The impact of the brain and learning processes on our health is tied to the broader body-brain connection. The researchers identified a protocol in which a single pairing of a new taste (saccharin) with the injection of a substance derived from the bacterial capsule (LPS, which the immune system recognized as bacteria and mounted a response against) causes a similar immune reaction even days later.
This occurs solely because the mice in the experiment had previously consumed the saccharin.
TO UNDERSTAND how and where in the brain the learning for this conditioned immune response occurs, the researchers relied on previous lab studies. These studies proved that the coding and evaluation of new tastes – whether they are perceived as pleasant, novel, or causing a dislike or disinclination – take place in the inner section of the brain’s cortex known as the insula.
Another study revealed that coding for representing an immune response takes place in the rear section of the insula. Based on these findings, the researchers suggested that the coding or cerebral representation of the conditioned immune response would involve a connection between the front and rear sections of the insula.

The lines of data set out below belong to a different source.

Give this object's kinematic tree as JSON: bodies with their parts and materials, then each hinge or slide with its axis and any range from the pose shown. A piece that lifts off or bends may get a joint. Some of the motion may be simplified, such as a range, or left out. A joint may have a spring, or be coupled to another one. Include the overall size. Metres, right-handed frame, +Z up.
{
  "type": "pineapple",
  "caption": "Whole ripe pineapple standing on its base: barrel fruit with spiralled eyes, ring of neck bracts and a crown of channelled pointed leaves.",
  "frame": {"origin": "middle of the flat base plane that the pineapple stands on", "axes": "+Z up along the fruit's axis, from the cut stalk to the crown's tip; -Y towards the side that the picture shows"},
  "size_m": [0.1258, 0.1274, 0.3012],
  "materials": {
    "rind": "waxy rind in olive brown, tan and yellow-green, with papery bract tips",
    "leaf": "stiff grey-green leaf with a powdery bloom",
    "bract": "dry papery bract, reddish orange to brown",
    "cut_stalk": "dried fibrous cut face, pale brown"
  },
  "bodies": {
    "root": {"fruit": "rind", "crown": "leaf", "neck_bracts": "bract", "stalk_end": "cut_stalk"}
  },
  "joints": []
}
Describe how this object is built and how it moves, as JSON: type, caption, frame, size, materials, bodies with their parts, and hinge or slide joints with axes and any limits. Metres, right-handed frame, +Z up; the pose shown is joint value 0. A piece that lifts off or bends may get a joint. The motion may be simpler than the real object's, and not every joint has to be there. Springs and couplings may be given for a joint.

To test this hypothesis, the researchers first replicated the conditioned immune response in mice. They showed that a single pairing of consuming a novel taste (saccharin) with an injection of LPS into the abdominal cavity caused the mice to develop an aversion to the taste (retrieval of the memory of altered taste evaluation).
In addition, the presentation of the same taste after learning triggered the retrieval of memory of the immune response.
The researchers next showed that there is a clear neural connection between the peripheral nervous system in the insula (including both the rear and front sections), making possible the passage of information.
To find out whether there is a correlation between the activity of the neural cells that transmit information between the front and rear of the insula (two-way communication), the researchers examined whether these connecting cells were activated following retrieval of the conditioned immune response and whether their electrical properties changed.
They found that there was no change in the majority of nerve cells in the front and rear sections of the insula following the retrieval of the memory of immune conditioning, but clear activation was observed in a specific group of cells that connects the front and rear sections.
The researchers pointed out that this group of connecting cells represents a small and specialized subset of the total nerve cells in the insula. They suppressed the two-way pathways of these nerve cells during the retrieval of the conditioned immune response and found that disrupting these pathways significantly impacted its retrieval.
Thus, it became clear that these neural pathways play an essential role in transmitting information between the brain and the immune system – a key example of functional body-brain communication. The researchers emphasized that this is the first time that science has identified the specific nerve cells and pathways in mammals that make it possible to integrate sensory information with information from the immune system.
This basic understanding opens the possibilities for treating a variety of diseases that arise from problems in the immune system’s ability to respond to threats, leading to either overactive or insufficient responses, as well as autoimmune diseases such as diabetes or irritable bowel syndrome in which the immune system attacks the body.
This study, which has aroused much interest among scientists worldwide, suggests new therapeutic directions in which the regulation of behavior, brain activity, and immune system function are coordinated to optimize disease treatment.